## Dataset records
---*---
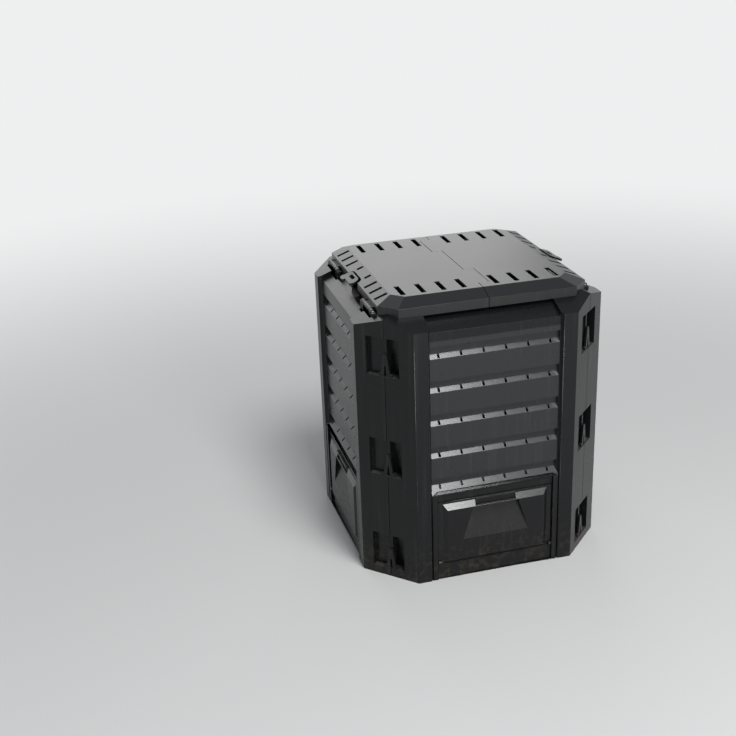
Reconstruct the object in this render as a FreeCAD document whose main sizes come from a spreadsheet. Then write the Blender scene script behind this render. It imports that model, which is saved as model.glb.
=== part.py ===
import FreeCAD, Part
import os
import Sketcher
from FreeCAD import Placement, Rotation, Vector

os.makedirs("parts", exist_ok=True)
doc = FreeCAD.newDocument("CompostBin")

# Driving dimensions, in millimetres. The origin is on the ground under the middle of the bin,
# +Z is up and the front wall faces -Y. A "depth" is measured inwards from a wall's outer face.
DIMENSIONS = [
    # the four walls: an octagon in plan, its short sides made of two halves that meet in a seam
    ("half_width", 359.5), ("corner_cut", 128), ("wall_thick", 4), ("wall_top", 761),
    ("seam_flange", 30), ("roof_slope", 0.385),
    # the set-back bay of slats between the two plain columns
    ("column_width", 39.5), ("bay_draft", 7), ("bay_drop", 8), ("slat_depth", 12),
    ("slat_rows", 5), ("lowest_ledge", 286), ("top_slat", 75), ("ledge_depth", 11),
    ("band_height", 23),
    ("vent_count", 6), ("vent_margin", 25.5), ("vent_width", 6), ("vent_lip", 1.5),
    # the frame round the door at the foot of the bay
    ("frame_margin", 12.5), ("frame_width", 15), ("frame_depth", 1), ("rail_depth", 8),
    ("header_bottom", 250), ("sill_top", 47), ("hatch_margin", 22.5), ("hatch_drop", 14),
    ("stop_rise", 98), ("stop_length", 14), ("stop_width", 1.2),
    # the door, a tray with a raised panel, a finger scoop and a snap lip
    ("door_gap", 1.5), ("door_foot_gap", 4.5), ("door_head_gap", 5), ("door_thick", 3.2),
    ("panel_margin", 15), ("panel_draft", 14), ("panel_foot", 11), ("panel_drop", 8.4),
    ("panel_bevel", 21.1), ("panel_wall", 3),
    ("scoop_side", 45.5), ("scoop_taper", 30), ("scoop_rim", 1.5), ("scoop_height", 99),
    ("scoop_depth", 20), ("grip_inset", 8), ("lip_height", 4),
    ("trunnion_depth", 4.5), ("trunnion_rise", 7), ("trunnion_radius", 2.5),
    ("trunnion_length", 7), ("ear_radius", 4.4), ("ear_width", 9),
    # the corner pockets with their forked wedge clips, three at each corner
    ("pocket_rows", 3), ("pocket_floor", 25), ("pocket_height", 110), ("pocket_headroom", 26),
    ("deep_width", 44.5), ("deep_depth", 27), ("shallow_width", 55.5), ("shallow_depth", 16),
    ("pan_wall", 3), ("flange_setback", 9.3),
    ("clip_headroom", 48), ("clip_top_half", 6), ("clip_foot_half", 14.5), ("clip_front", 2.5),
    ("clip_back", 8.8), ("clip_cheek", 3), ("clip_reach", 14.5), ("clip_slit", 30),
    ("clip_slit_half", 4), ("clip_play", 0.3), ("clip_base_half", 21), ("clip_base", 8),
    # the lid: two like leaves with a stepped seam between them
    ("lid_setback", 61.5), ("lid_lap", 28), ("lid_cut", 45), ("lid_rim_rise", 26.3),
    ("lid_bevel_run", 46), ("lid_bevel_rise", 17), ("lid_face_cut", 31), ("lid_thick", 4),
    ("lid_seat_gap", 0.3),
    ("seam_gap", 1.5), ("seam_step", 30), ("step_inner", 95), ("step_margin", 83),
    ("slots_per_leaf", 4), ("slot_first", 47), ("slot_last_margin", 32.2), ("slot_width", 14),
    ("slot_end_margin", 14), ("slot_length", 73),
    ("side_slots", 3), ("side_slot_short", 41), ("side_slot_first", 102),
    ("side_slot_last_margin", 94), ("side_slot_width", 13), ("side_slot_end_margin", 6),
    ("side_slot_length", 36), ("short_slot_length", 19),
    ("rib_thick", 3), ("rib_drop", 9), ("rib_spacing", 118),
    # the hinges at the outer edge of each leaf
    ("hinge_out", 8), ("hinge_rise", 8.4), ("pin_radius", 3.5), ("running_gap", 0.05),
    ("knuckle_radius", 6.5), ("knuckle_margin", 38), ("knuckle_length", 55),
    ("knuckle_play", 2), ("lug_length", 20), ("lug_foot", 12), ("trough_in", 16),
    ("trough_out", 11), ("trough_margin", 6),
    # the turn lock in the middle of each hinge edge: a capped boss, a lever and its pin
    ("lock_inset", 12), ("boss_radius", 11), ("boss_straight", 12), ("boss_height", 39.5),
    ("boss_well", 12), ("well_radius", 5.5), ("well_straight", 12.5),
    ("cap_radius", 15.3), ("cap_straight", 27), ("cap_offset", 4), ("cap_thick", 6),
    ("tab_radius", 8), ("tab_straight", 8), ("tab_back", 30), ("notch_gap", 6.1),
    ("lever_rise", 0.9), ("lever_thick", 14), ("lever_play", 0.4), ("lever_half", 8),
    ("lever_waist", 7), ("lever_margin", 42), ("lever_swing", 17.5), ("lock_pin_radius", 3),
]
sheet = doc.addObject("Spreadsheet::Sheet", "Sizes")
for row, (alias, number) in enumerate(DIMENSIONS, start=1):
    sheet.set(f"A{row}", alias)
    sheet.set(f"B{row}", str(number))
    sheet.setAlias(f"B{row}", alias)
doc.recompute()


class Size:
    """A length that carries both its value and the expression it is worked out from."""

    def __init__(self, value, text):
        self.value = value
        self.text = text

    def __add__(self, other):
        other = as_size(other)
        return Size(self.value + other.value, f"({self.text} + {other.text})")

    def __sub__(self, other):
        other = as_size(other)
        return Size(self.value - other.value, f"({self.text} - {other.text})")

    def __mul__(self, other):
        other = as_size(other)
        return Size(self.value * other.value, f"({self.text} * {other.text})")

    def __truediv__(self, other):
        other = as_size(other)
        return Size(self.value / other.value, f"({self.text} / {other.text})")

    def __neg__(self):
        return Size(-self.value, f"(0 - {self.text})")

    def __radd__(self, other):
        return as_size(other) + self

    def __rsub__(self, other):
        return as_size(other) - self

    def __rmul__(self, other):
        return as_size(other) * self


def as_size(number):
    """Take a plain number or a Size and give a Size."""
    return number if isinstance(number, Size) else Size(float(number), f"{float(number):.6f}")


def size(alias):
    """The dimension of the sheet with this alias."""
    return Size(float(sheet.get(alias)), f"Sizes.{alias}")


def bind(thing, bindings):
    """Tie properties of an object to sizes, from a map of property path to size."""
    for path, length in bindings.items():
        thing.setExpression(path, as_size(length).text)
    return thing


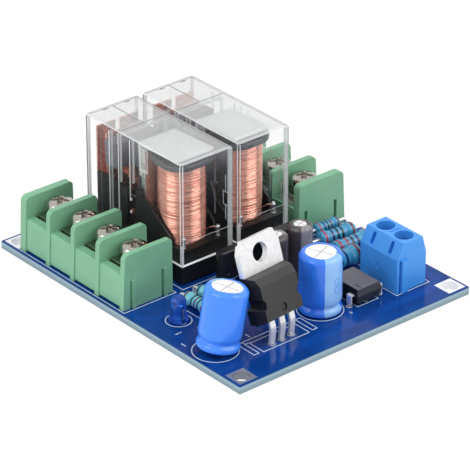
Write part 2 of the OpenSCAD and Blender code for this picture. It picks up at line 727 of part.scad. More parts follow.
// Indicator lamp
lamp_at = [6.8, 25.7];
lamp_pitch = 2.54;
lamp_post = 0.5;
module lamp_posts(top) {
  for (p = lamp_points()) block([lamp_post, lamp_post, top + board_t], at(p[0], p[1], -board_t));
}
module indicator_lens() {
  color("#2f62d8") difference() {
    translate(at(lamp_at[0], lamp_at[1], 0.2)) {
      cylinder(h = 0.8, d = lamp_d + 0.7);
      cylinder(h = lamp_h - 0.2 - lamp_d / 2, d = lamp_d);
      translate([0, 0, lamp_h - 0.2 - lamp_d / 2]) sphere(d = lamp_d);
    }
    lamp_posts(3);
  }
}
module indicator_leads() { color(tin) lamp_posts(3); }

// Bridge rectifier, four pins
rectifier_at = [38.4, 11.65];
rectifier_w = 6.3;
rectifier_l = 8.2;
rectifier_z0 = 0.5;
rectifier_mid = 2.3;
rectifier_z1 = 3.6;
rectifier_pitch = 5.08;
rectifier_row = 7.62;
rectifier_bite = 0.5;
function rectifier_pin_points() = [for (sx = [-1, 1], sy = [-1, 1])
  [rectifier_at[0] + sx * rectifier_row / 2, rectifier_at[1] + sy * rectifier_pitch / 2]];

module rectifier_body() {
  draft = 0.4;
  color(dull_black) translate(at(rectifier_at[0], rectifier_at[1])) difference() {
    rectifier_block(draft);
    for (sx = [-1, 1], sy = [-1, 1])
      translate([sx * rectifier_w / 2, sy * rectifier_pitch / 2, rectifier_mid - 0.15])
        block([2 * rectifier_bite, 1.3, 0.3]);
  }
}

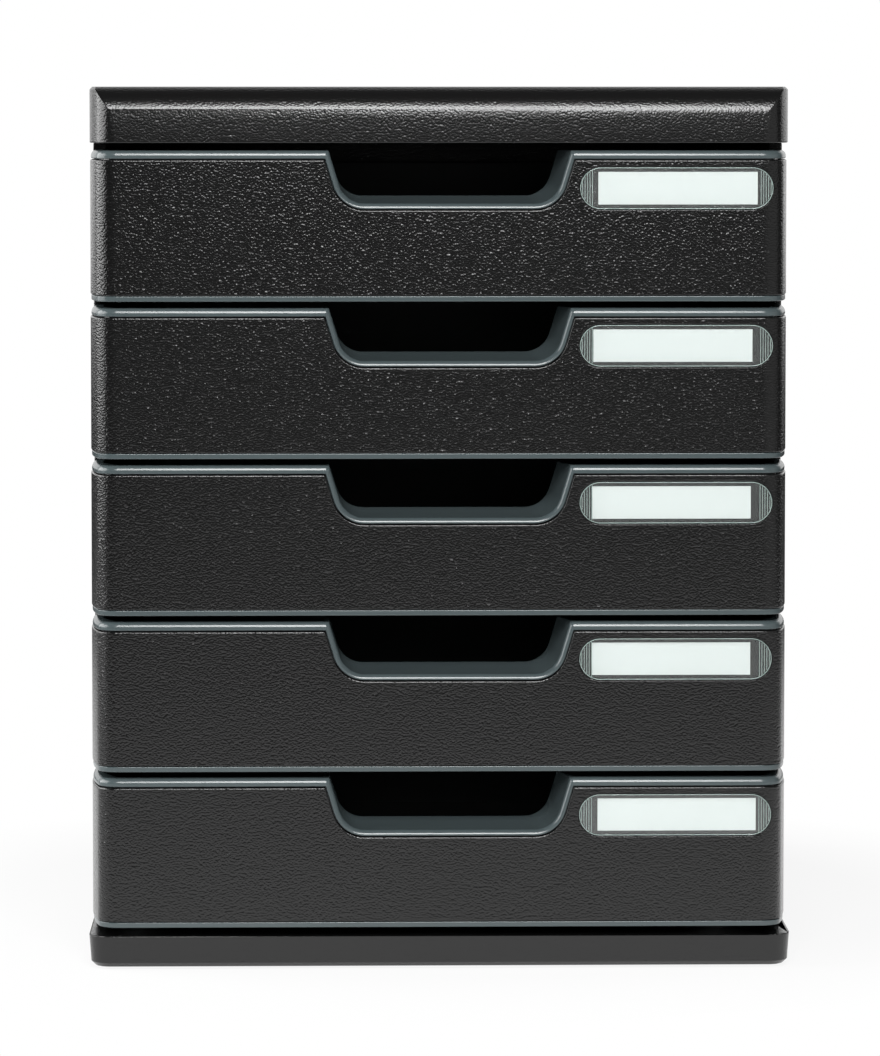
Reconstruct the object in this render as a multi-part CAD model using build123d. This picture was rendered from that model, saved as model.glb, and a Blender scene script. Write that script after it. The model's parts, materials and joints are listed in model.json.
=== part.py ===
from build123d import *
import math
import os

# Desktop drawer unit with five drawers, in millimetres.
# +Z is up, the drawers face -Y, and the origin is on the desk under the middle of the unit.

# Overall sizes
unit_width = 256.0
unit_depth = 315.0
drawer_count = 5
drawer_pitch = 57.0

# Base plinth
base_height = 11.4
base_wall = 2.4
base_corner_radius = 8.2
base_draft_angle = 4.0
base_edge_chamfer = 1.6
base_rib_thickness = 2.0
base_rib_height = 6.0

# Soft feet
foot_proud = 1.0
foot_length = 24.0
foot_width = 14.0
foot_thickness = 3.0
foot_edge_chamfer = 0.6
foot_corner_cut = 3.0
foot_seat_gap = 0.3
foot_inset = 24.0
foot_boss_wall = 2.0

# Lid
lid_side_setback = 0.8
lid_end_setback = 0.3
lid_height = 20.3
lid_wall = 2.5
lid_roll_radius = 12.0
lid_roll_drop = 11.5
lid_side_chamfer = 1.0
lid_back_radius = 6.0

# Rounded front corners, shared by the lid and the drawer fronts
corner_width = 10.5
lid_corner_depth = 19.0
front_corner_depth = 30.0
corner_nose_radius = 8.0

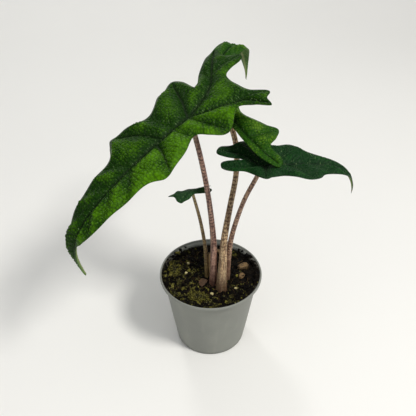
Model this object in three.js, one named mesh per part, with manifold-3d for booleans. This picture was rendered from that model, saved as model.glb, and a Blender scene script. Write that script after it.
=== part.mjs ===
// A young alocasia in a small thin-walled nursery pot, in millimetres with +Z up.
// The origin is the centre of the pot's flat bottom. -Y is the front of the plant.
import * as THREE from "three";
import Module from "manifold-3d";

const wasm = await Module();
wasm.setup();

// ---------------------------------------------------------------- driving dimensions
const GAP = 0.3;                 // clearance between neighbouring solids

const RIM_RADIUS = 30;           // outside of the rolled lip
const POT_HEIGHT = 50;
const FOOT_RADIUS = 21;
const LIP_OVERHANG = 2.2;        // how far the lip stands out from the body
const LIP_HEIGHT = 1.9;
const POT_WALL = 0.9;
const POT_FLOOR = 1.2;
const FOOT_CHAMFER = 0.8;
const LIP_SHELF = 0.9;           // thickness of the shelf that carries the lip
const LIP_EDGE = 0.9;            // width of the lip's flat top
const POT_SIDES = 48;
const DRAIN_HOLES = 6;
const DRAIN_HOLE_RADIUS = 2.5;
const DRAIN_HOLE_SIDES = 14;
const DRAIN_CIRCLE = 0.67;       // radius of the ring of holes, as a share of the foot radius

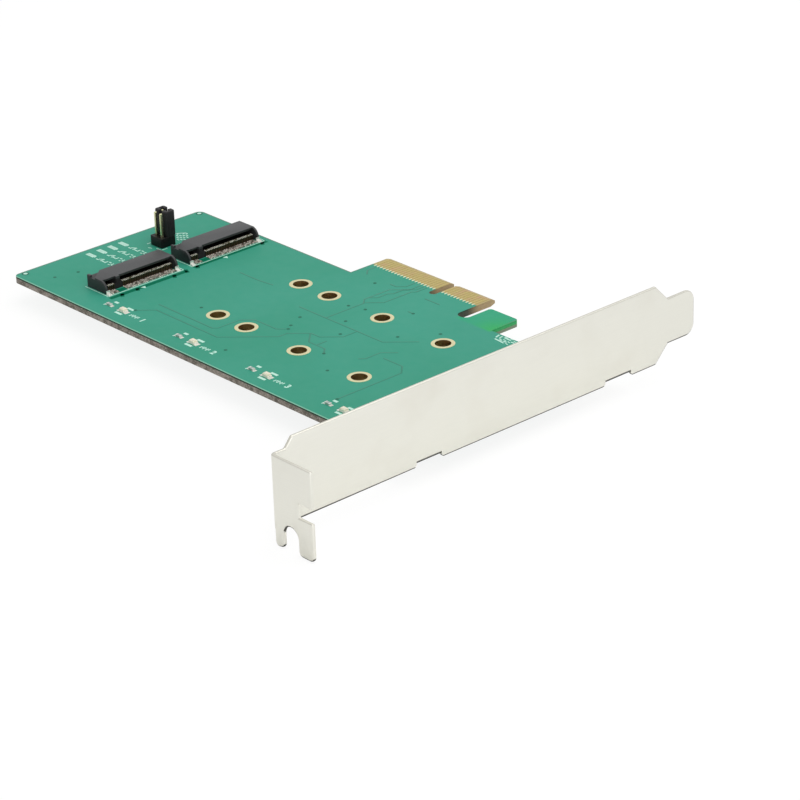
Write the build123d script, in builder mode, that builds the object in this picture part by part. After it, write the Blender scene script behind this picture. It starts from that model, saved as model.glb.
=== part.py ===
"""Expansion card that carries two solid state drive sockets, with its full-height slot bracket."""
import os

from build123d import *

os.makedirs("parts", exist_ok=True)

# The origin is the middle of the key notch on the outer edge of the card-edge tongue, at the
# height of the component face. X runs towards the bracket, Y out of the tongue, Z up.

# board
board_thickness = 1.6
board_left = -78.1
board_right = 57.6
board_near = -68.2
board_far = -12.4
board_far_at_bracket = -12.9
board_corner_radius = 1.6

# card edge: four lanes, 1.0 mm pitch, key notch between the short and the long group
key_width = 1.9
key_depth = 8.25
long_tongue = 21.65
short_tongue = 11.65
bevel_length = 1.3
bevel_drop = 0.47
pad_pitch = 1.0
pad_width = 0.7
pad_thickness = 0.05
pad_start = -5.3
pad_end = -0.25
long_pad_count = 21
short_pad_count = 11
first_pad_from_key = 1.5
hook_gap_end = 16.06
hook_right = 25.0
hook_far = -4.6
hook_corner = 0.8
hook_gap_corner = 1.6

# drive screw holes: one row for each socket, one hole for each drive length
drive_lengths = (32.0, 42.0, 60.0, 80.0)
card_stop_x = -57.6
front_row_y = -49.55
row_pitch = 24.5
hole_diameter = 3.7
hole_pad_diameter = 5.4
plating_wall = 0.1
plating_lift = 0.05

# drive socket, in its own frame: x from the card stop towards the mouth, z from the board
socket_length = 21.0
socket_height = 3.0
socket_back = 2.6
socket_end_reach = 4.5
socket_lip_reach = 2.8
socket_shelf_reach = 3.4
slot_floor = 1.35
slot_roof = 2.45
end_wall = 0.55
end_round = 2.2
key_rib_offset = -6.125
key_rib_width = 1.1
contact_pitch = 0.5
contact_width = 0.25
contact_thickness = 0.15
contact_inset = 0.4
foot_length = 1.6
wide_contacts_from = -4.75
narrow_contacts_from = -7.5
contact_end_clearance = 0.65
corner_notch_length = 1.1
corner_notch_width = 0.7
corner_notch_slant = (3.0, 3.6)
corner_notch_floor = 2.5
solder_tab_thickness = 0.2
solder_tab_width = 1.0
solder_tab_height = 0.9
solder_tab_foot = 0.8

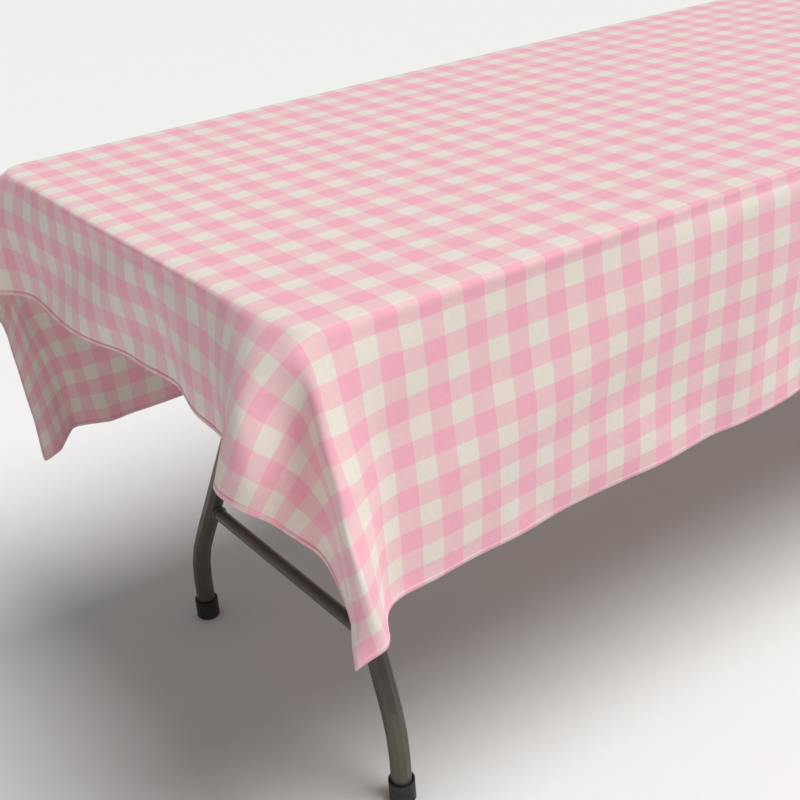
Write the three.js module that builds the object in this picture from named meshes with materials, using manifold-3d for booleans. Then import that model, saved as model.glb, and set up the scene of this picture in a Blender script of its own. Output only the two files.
---*---
## Given task
Copy out every line of the listing that includes the string "rendered".

## Answer to the task
Reconstruct the object in this render as a multi-part CAD model using build123d. This picture was rendered from that model, saved as model.glb, and a Blender scene script. Write that script after it. The model's parts, materials and joints are listed in model.json.
Model this object in three.js, one named mesh per part, with manifold-3d for booleans. This picture was rendered from that model, saved as model.glb, and a Blender scene script. Write that script after it.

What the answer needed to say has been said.